Peki ödemezseniz ne oluyor? MÜYAP er ya da geç sizi enseleyip çaldığınız müziğin parasını cezasıyla tahsil ediyor. Telif konusunda belli bir piramit var. Fiyat listesi, mekânın bulunduğu şehir/bölge, diskotek mi bar mı olduğu ve metrekare büyüklüğü gibi pek çok kritere göre belirleniyor.
Okuduklarınızdan sonra şaşırtıcı gelebilir, çünkü kendi adına konuştuğunda; “Müzik bedava olmalı” diyor Forta: “Sanat kesinlikle metalaşmamalı. Ama konuya böyle ekstrem bir noktadan yaklaşamazsınız. Mülkiyet olmasın diyebilirsiniz ama mülkiyeti çalıyorum diyemezsiniz. Yaşlı müzisyenin açlıktan ölmesinde bilgisayardan müzik indiren 15 yaşındaki çocuğun da payı var. 2004’te Türkiye’de 400 bin internet abonesi varken 40 milyon albüm satıyordu. Bugün 6 milyon internet abonesine karşılık 6 milyon albüm satılıyor. Endüstrinin çöküşe sürüklenmesinin tek nedeni bedava müzik indirilmesi.”
ATAĞA GEÇEN MÜYAP’IN İCRAATI
* 126 plak şirketi üye. Aralarında dünyanın en büyük 4 plak şirketi de ‘Unkapanı’ olarak tabir edilenler de var. Dünyada müzik için karar veren 40 örgütten biri.
* Dünyadaki 21. büyük meslek örgütü ve kazandığı haklar itibariyle Türkiye’nin en iyi çalışan sivil toplum örgütlerinden.
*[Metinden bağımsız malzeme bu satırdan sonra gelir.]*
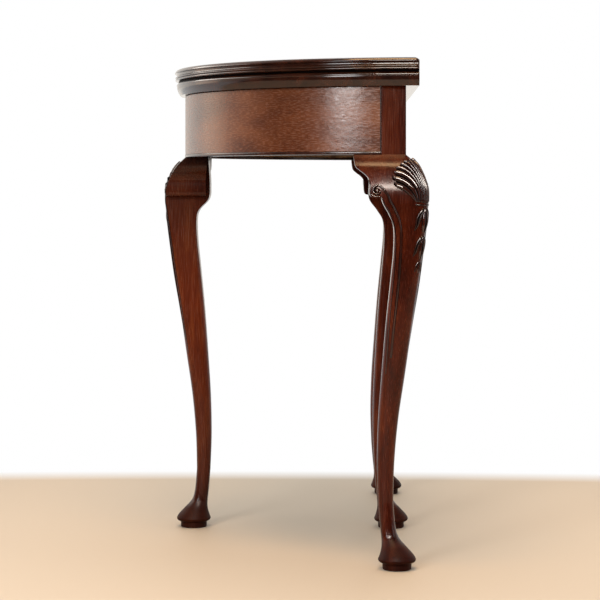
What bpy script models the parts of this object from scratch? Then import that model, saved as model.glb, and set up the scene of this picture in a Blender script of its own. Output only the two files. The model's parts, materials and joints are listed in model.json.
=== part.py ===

* Kadrolu 12 avukatları var, lisanslama için çalışan avukat sayısı 500’e kadar çıkıyor.
* Bir kısmı karara bağlanmış 300’e yakın dava dosyası var.
* 900 bin şarkılık dijital arşivin yanı sıra 22 bin albümlük bir müzik kütüphaneleri var.
* 2000 yılındaki telif gelirleri 200 bin YTL’ydi. Şimdi 20 milyon YTL’nin üstünde telif topluyorlar.
* Dijital alanın lisanslanabilmesi için 18 ay program analizi yaptılar. Radyoları tarayan bir ses tanıma sistemleri var. Radyoda çalındığında her şarkının parmak izi otomatik olarak sürülüyor.